What ails 99.99999% of companies is their culture of listening. The one thing that Toyota gets right is its ability to keep an open mind to what people say. They, like any company are not perfect and they get it wrong many times. The one thing however, that they consistently get right is their ability to listen. From the guy who sweeps the floor to the customer who uses their product.

It’s amazing how companies get so caught up in their rightness that they put themselves right out of business. The biggest challenge I have had building my own little business has been learning to listen. We all have great ideas. No, I am not exaggerating and making statistically skewed assumptions. Everyone has great ideas. The problem, is no one takes the time to listen to the average person.

Jack Welch summarized it quite succinctly with his 20-70-10 differentiation rule.

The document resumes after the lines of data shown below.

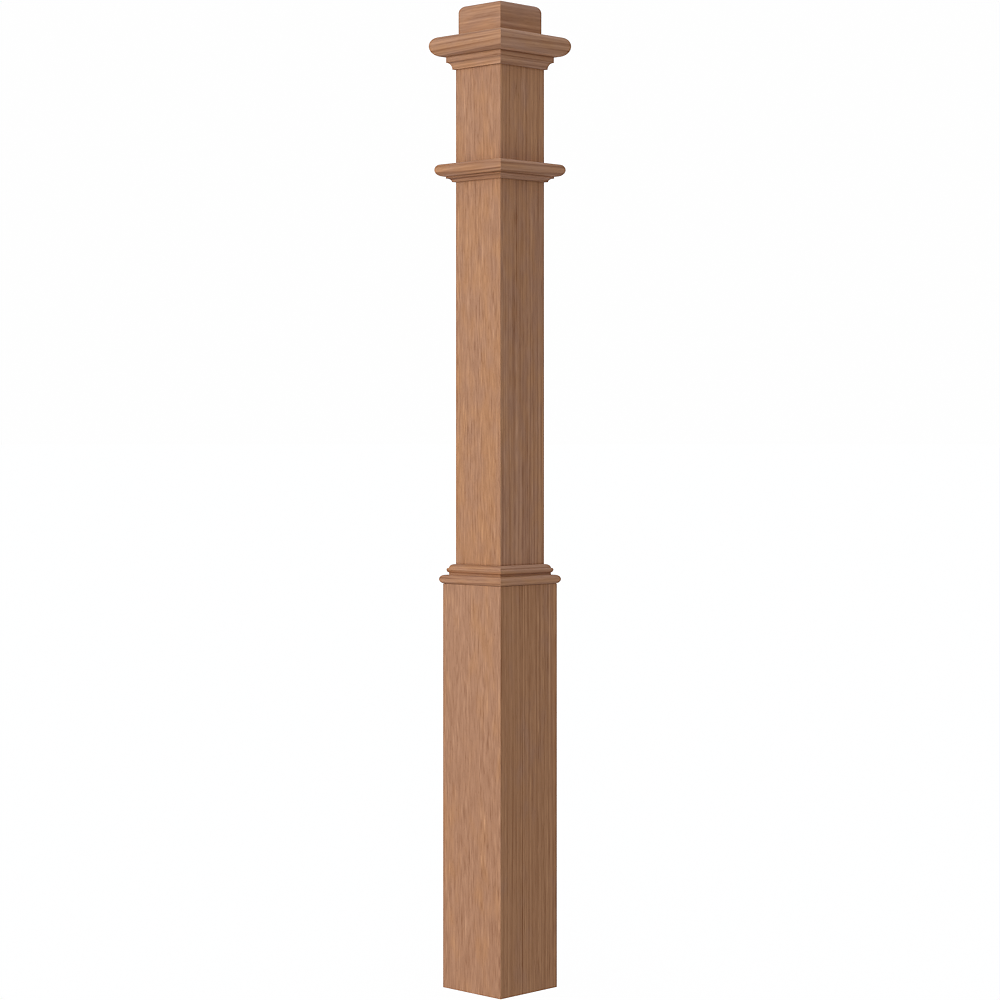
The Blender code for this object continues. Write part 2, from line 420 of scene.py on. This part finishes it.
def growth_rings(place):
    """Dark late wood at the end of each year's growth, round the log's middle."""
    across = scaled(place, (1, 1, 0))
    radius = across.beside("ShaderNodeVectorMath", {"operation": "LENGTH"}, {0: across}, output=1)
    turns = radius / RING_SPACING + streaks(place, **RING_WANDER) * RING_WANDER_YEARS
    year = turns.fraction()
    return ramp(year, *LATE_WOOD_STARTS) * (1 - ramp(year, *LATE_WOOD_ENDS))


def mineral_seam(place, distance, width):
    """A dark line with a pale one beside it, in a flat sheet at this distance across the log."""
    across = place.beside("ShaderNodeSeparateXYZ", sockets={0: place})
    waver = streaks(place, **SEAM_WAVER) * SEAM_WAVER_REACH
    away = (across + waver - distance) * (1 / width)
    dark = 1 - ramp(abs(away), *SEAM_DARK_EDGE)
    pale = 1 - ramp(abs(away - SEAM_PALE_OFFSET), *SEAM_PALE_EDGE)
    return dark - pale * SEAM_PALE_STRENGTH


print("years in a 127 mm board:", round(127 * MILLIMETRE / RING_SPACING))

# %% [markdown]
# ## From the log to light and dark
#
# Some of the dark in this wood is its own, as in its late wood. Some is the finisher's: oil and
# stain gather in pores. The inner corners are darkened too, as painted shade, and the rounded
# edges between sides are lightened, as a painted highlight along with the paler wood that sanding
# leaves. All of that is one number here, the shade, which is 0 where the wood has its plain colour.
# One number is easier to set than a colour for each layer. Besides the log's own layers, the wood
# uses five marks that each piece carries:
#
# - arris: 1 on a rounded corner between two sides, lightened as a painted highlight and sanding wear
# - corner: 1 in an inner corner, darkened there as painted shade
# - lined: 0 for a board that shows flecks, and more for one that shows straight lines and rings
# - tint and tone: how the piece differs from its neighbours

# %% Layers of the log and the shade they make
LIVELY = dict(width=0.030, length=0.16, shift=71.0)
LIVELY_GAIN = 2.0
FIBRE = dict(width=1.4 * MILLIMETRE, length=0.12, detail=2.0, shift=9.0)
PORE = dict(width=0.9 * MILLIMETRE, length=0.011, shift=31.0)
PORE_EDGE = (0.12, 0.24)
CLOUD = dict(width=0.045, length=0.30, shift=43.0)
PATCH = dict(width=0.016, length=0.035, shift=51.0)
MARKS = ("arris", "corner", "lined", "tint", "tone")
LINED_STRANDS = 0.20
LINED_FLECKS = 0.50
LINED_RINGS = 0.70
LINED_PATCHES = 0.06
PLAIN_RINGS = 0.15
RING_MIDDLE = 0.35
PORE_DARKENS = 0.12
PATCH_SHOWS = 0.14
FIBRE_SHOWS = 0.24
CLOUD_SHOWS = 0.10
# Painted highlight on the rounded corners between sides, with the paler wood that sanding leaves.
ARRIS_HIGHLIGHT_AND_WEAR = 0.08
# Painted shade: how much the inner corners are darkened.
PAINTED_CORNER_SHADE = 0.20
SEAM_DARKENS = 0.27


def log_layers(place):
    """What runs through the log at this place, layer by layer."""
    lively = 1 + streaks(place, **LIVELY) * LIVELY_GAIN
    return SimpleNamespace(
        late=growth_rings(place),
        strand=grain_lines(place, lively, **STRANDS),
        fleck=grain_lines(place, lively, **FLECKS),
        fibre=streaks(place, **FIBRE),
        pore=ramp(streaks(place, **PORE), *PORE_EDGE),
        cloud=streaks(place, **CLOUD),
        patch=streaks(place, **PATCH),
    )


def wood_shade(layer, mark, rings, strands, flecks):
    """How much lighter than its plain colour the wood is, or darker where it is below 0."""
    shade = layer.strand * (mark.lined * LINED_STRANDS + 1) * strands
    shade = shade + layer.fleck * flecks / (mark.lined * LINED_FLECKS + 1)
    shade = shade - (layer.late - RING_MIDDLE) * (mark.lined * LINED_RINGS + PLAIN_RINGS) * rings
    shade = shade - layer.pore * PORE_DARKENS
    shade = shade + layer.patch * (PATCH_SHOWS - mark.lined * LINED_PATCHES)
    shade = shade + layer.fibre * FIBRE_SHOWS + layer.cloud * CLOUD_SHOWS
    # Rounded corners get a painted highlight with sanding wear, and inner corners painted shade.
    return shade + mark.arris * ARRIS_HIGHLIGHT_AND_WEAR - mark.corner * PAINTED_CORNER_SHADE + mark.tone


print("marks that each piece carries:", ", ".join(MARKS))

# %% [markdown]
# ## The oiled finish
#
# Dark grain in brown wood isn't grey: it is redder, so the shade moves blue more than red. The
# colour also drifts a little, between a pinker and a tawnier brown, in the same clouds and patches
# that the grain has. Oil leaves a low even sheen, with the pores a little rougher and just deep
# enough to break it. A painted picture of wood would be quicker, but its grain couldn't run on
# round a corner or change with the saw cut.

# %% The wood as a material
DARKENS = (0.78, 1.0, 1.22)
PINK = (0.975, 1.0, 1.09)
TAWNY = (1.025, 1.0, 0.905)
PATCH_TURNS = 0.65
CLOUD_TURNS = 0.8
HUE_EDGE = (-0.22, 0.22)
FIBRE_RAISES = 0.5
GRAIN_DEPTH = 0.2 * MILLIMETRE
GRAIN_RELIEF = 0.25
SHEEN_ROUGHNESS = 0.52
PORE_ROUGHENS = 0.15
LATE_SMOOTHS = 0.04
OIL_SPECULAR = 0.30


def attribute(net, name, output):
    """A value that the mesh stores at each point: output 1 is a place and 2 a number."""
    return Flow.node(net, "ShaderNodeAttribute", {"attribute_name": name}, output=output)


def tinted(colour, tint):
    """A plain colour leaned toward another, as a shader colour with its alpha."""
    return tuple(channel * share for channel, share in zip(colour, tint)) + (1,)


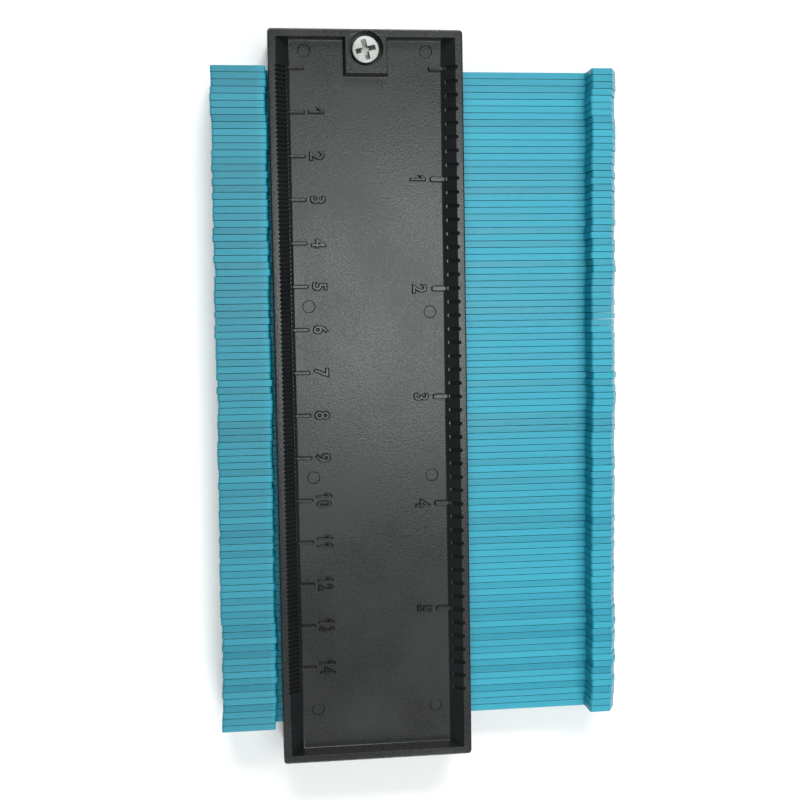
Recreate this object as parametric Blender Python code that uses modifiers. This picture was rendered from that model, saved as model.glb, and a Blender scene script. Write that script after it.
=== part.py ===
"""Contour gauge: a stack of thin sliding blades held between two moulded covers.

+X runs along the blades towards their tapered ends, +Y along the frame towards
the zero of its rulers, and +Z is up. The gauge lies on the rim of its back cover.
"""
import math
import random

import bmesh
import bpy
from mathutils import Matrix, Vector

MM = 0.001

# Blades: flat plates with a tall head at each end of a low neck
CAPTURE_LENGTH = 152.4 * MM
MOST_GROUPS = 50
BLADE_THICKNESS = 1.45 * MM
BLADE_GAP = 0.1375 * MM
BLADE_JOIN = 0.1 * MM
HEAD_HEIGHT = 15.0 * MM
NECK_HEIGHT = 3.8 * MM
BUTT_LENGTH = 12.5 * MM
TIP_LENGTH = 4.85 * MM
TAPER_LENGTH = 2.0 * MM
TAPER_DROP = 4.0 * MM
BLADE_TRAVEL = 31.2 * MM
HEAD_CORNER = 0.35 * MM
NECK_FILLET = 0.4 * MM

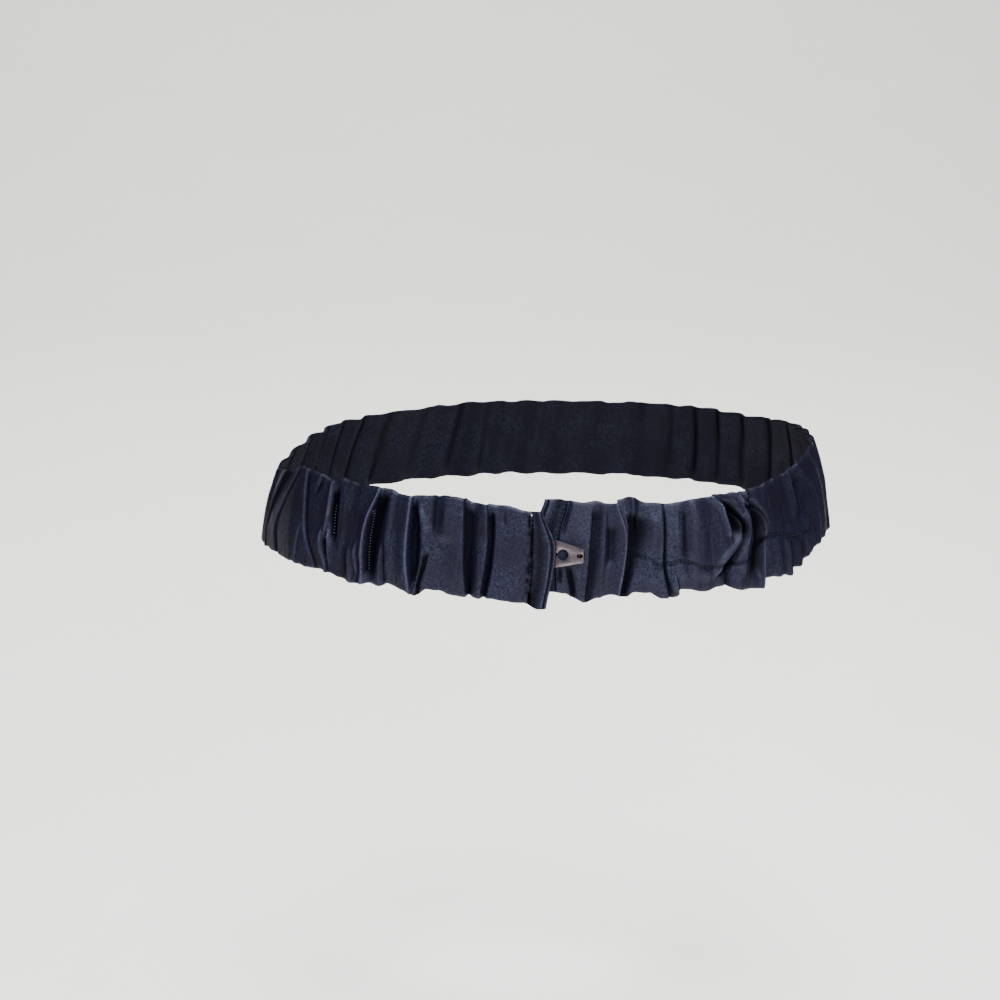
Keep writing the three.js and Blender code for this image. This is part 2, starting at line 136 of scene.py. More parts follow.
# %% The edges
RIGHT_EDGES = np.array([
    (-6, 1.06, -0.9), (-1, 1.08, -0.88), (0.5, 1.03, -0.9), (2.3, 1.03, -1.03), (4.5, 1.01, -1.13),
    (6.7, 1.03, -1), (9.2, 0.98, -0.92), (11.5, 1.05, -1.03), (13.8, 1.11, -0.9), (16.4, 0.99, -0.92),
    (18.8, 0.99, -1.07), (20.8, 0.94, -1.08), (23.2, 0.95, -0.9), (28.5, 0.97, -0.99),
    (32.5, 1.01, -0.93), (36.5, 1, -1.1), (41.5, 0.99, -1.13), (43.8, 1, -0.95), (50, 1.08, -1.02),
    (51.6, 1.1, -1.04), (52.8, 1.12, -0.91), (56, 1.16, -0.95), (57.4, 1.18, -0.81), (61.8, 1.25, -0.77),
    (63.2, 1.26, -0.67), (76, 1.35, -0.62), (96, 1.38, -0.62), (130, 1.14, -0.86),
    (180, 1, -1),
])
LEFT_EDGES = np.array([
    (-180, 1, -1), (-130, 0.9, -1.04), (-96, 0.52, -1.14), (-84, 0.55, -1.15), (-76, 0.74, -1.08),
    (-66, 1.02, -1.03), (-58, 1.04, -1.03), (-54, 0.98, -1), (-50, 1.07, -0.98), (-44, 1.03, -1.07),
    (-39, 1.07, -1.02), (-36, 1.04, -1.02), (-34.5, 1, -0.96), (-31, 1, -1.02),
    (-28.4, 1.02, -1.13), (-26, 1.01, -0.93), (-23.3, 1.1, -0.95), (-20.6, 1.06, -0.99),
    (-18, 0.99, -1), (-12, 0.98, -1), (-7.2, 0.9, -1.04), (-4.4, 0.88, -1.16), (-2, 0.88, -1.1),
])


def eased_table(table, column, at):
    """The table's value at a place: an even S from each row to the next one."""
    i = np.clip(np.searchsorted(table[:, 0], at) - 1, 0, len(table) - 2)
    share = smooth((at - table[i, 0]) / (table[i + 1, 0] - table[i, 0]))
    return table[i, column] * (1 - share) + table[i + 1, column] * share


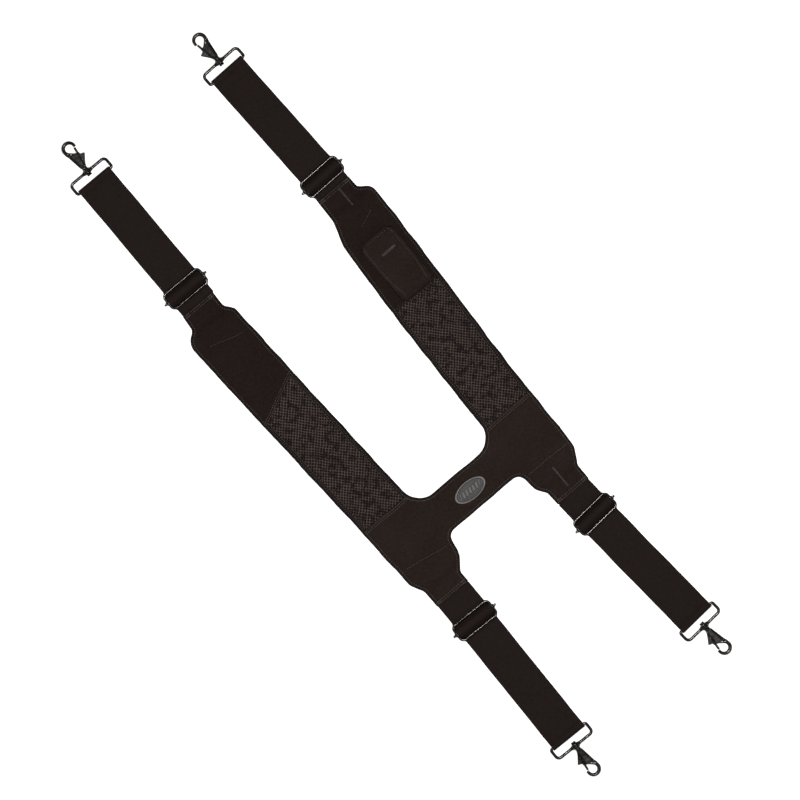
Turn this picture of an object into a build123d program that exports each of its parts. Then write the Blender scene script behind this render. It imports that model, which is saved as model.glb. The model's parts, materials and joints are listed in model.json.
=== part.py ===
from build123d import *
import math
import os

os.makedirs("parts", exist_ok=True)

# Padded H-shaped work suspenders, laid flat and face up. Millimetres.
# X is across the wearer, the front hooks point towards +Y, Z is up from the
# surface they lie on. Each corner has its own adjustable strap, slider and hook.

# layers of the padded yoke, as heights above the surface
lining_top = 0.9
foam_top = 7.0
cover_top = 8.2
tail_top = 2.3
tongue_top = 3.5
edge_tape = 1.2          # how far the edge tape reaches in from the outline
tail_gap = 3.4           # from the tongue's end to the sewn end of the webbing
tail_width = 40.0

# corners of the yoke's outline: x, y, corner radius, clockwise from the front left tongue
yoke_outline = [
    (-136.2, 261.5, 1.5), (-87.2, 261.5, 1.5), (-88.2, 238.5, 6), (-78.6, 226, 14),
    (-75.0, 110, 200), (-66.2, -112.3, 27),
    (60.2, -113.0, 27), (66.5, 76, 200), (74.6, 196, 40), (85.6, 228, 25),
    (86.8, 261.5, 1.5), (137.3, 261.5, 1.5), (137.6, 243, 5), (152.6, 232.5, 14),
    (151.8, 190, 150), (138.0, -50, 300), (134.2, -183, 22), (121.6, -203.5, 6),
    (121.4, -226.5, 1.5), (70.4, -226.5, 1.5), (69.6, -206, 6), (60.8, -194, 14),
    (59.0, -164.6, 12),
    (-59.5, -164.6, 12), (-63.5, -192, 22), (-77.9, -210.5, 4), (-77.8, -226.5, 1.5),
    (-128.8, -226.5, 1.5), (-129.0, -200, 5), (-138.0, -183, 25), (-141.5, -70, 300),
    (-152.6, 190, 150), (-152.8, 229, 18), (-138.5, 239, 6),
]
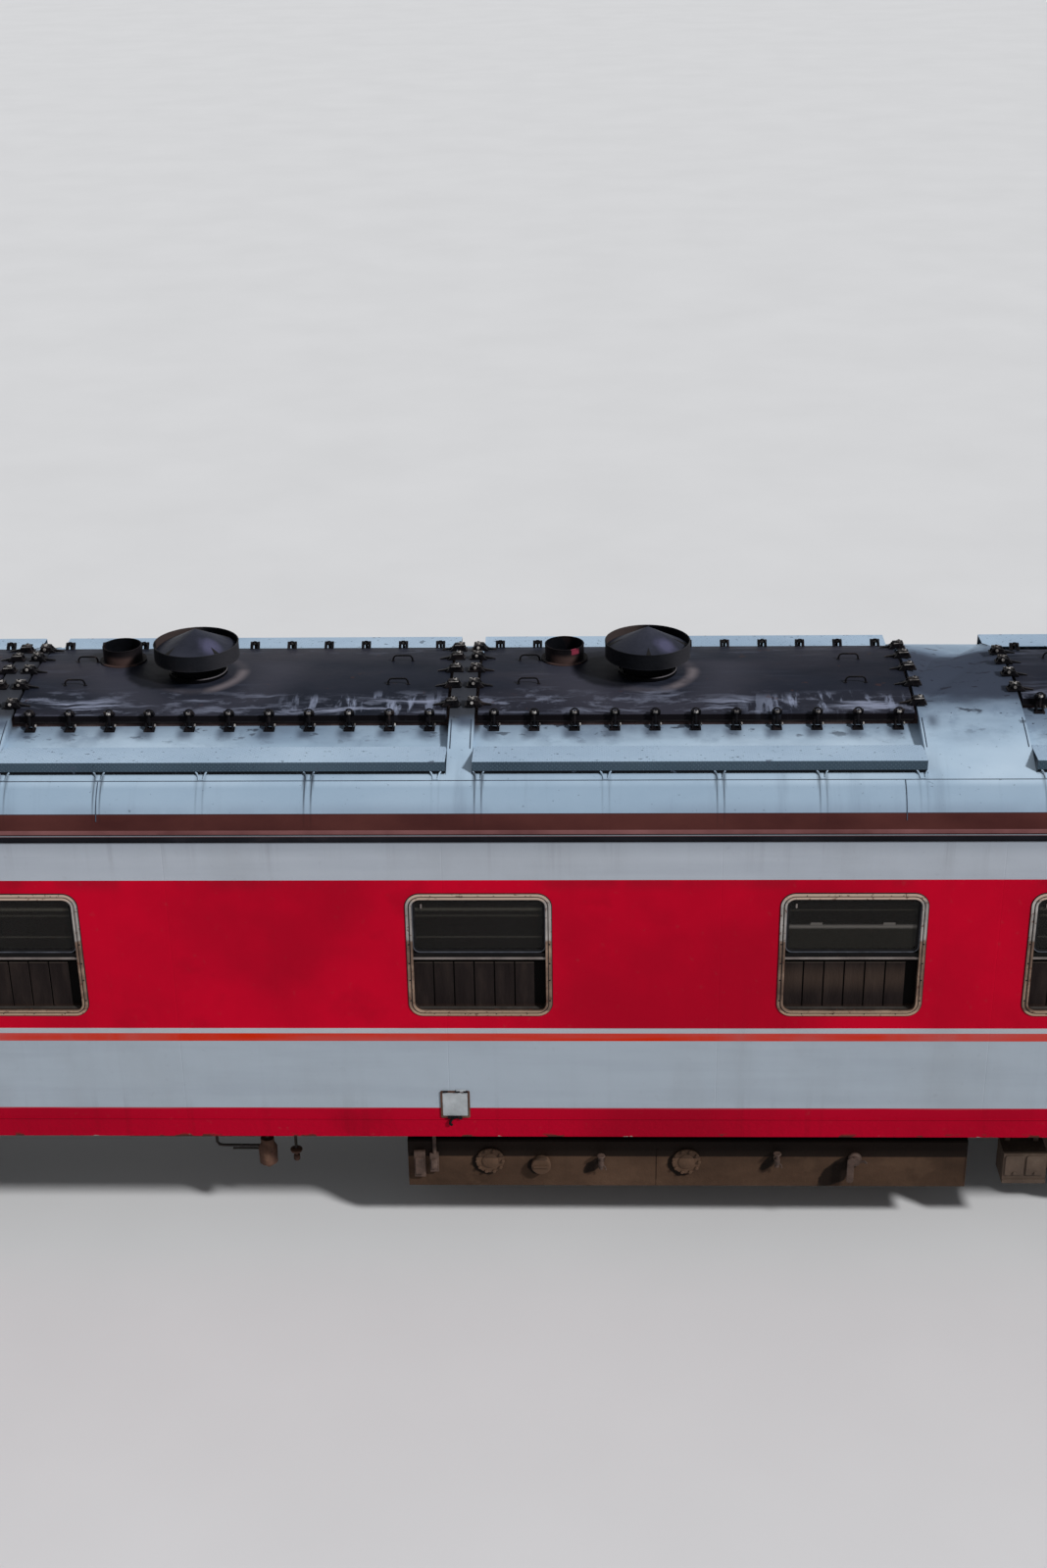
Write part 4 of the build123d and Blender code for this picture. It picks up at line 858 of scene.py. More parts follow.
def axes(axis):
    """Two directions across an axis, and the axis."""
    w = Vector(axis).normalized()
    u = w.cross(Vector(UP) if abs(w.z) < 0.9 else Vector((1, 0, 0))).normalized()
    return u, w.cross(u), w


def circle(centre, axis, radius, count):
    """Points of a circle round an axis."""
    u, v, _ = axes(axis)
    return [Vector(centre) + (u * math.cos(a) + v * math.sin(a)) * radius for a in angles(count)]


def frame_of(origin, out):
    """A local frame: p runs outward, q upward, s along."""
    o, e, w = Vector(origin), Vector(out), Vector(UP)
    t = w.cross(e)
    return lambda p, q, s: o + e * p + w * q + t * s


def on_side(side, y=HALF_WIDTH):
    """Places (x, z, s) on a long side, s outward from a face at y."""
    return lambda x, z, s: Vector((x, side * (y + s), z))


def rounded(x, z, width, height, corner, steps=6):
    """Outline of a rounded rectangle."""
    points = []
    for k, (sx, sz) in enumerate(((1, 1), (-1, 1), (-1, -1), (1, -1))):
        cx, cz = x + sx * (width / 2 - corner), z + sz * (height / 2 - corner)
        for i in range(steps + 1):
            a = math.pi / 2 * (k + i / steps)
            points.append((cx + corner * math.cos(a), cz + corner * math.sin(a)))
    return points


def over_roof(x, y0, y1, steps, lift, radius=ROOF_R):
    """Points over the roof from one distance from the middle to another."""
    places = [y0 + (y1 - y0) * i / steps for i in range(steps + 1)]
    return [(x, y, roof_z(y, radius) + lift) for y in places]


def over_cant(x, side, a, lift):
    """A point on the tight bend beside the roof, at an angle above the level."""
    reach = CANT_R + lift
    return x, side * (CANT_Y + reach * math.cos(a)), CANT_Z + reach * math.sin(a)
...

There is only so much time in the day. So in order to get more things done, we must prioritize who we communicate with. He realized that he could get the most bang for his buck by dealing with the top 20% of the organization. He realized that the vital 70% did the heavy lifting and made sure the 20% interacted with that group. He also realized the bottom 10% were just a poor fit that should have the option to better their lives outside of GE.

So when Mr. Welch sought to introduce a major program into the organization, he started with the 20%. Throughout the United States, those companies who have mirrored this model have seen effective program integration. They looked for project opportunities that had high economic impact that had a long history of problems that could not be solved using visual management tools.

Likewise, DuPont found an impossible high hanging fruit project that had failed so many times before to prove that Six Sigma too was just “Another” program. When Six Sigma finally solved this 100 year old problem, Six Sigma became “The Program” for the organization.

Tools are hard skill assets an organization can use to really have big impact. But there are complete soft sides that must be developed before any hard tool can be effective. Those companies that have been successful with Lean or Six Sigma used these programs as a launching pad to become a learning organization. Lean started with Toyota and Six Sigma started at Motorola. We can see that there is something that Toyota gets that Motorola doesn’t.

In The Toyota Way, Jeffrey Liker points out that top US Lean companies have been shown by Toyota Lean experts that they knew little of what lean was really all about. In order to achieve major breakthroughs, the organization must figure out how it can help the vital 70 by deeply listening and observing what they are doing on a daily basis. What causes the bottom 10 is not a bad fit.

Rather, the bottom 10 are the birds in the mine who are trying to help the company grow. They are the ones who are so exasperated that they have become ineffective. These people were hired into a company that claimed one thing and as time has gone on, the culture has shown them something completely different. The easiest way to resolve these cultural issues is to let go of this group. The more challenging way is to learn to develop a dialogue with these people.

These people are representatives of the future. They are the bellwether of new markets. Understanding their minds helps to really rally the vital 70 more than listening to the (as my good friends rib me) seven sphincters* of the top 20.

What holds a company back is bureaucracy. Even mature successful Six Sigma companies reach a glass ceiling. Almost all Six Sigma organizations reach this glass ceiling in their 5 to 8ths year of their program. The reason is so simple it’s embarrassing. It’s the mindset of eliminating variability. After a company has been eliminating for 5 to 8 years, the only thing left to eliminate is the program.

Toyota in lean looks at value contribution. They look at how each step can add to what the customer receives. They uncover ways to add quality, add features, do more in a shorter period of time, connect to more senses, and to add more to society.

Improvement is a spoon. On one side it is straight up. On the other side it is inverted. Toyota has had a long history of keeping the straight up side in focus.

Maybe the time is right to twist the spoon and restart the dialogue with a clear focus on listening. On inclusion of adding value instead of a mindset of elimination. The next program should not be the sound of seven sphincters sounding, but everybody listening.

*(Side Not: I learned many years ago not to discuss business over beers. Especially one so misunderstood as process improvement or Six Sigma. People who understand continuous improvement like me are passionate about it. Those that view it as a threat react strongly against it.

Nevertheless, I misjudged my audience. I thought by talking about my business it would lead to making business contacts. Instead of achieving great fortunes, here is what happened.

When I had mentioned that I was working on a program that went beyond Six Sigma, I was derided by my “buddies” with intentions of getting me to lighten up. I have always been very passionate about helping people succeed.

There was much banter back and forth of program after program that companies go through with much thunderous laughter at my expense. Finally one person said “Oh you should call it Seven Sphincters!”

That was not quite the name I was searching for. But, after many Friday nights of this abuse, it began to have some accuracy for the Next Thing in Business Improvement. It’s as good a name as any else and kind of symbolizes the perspective most people feel about these programs.)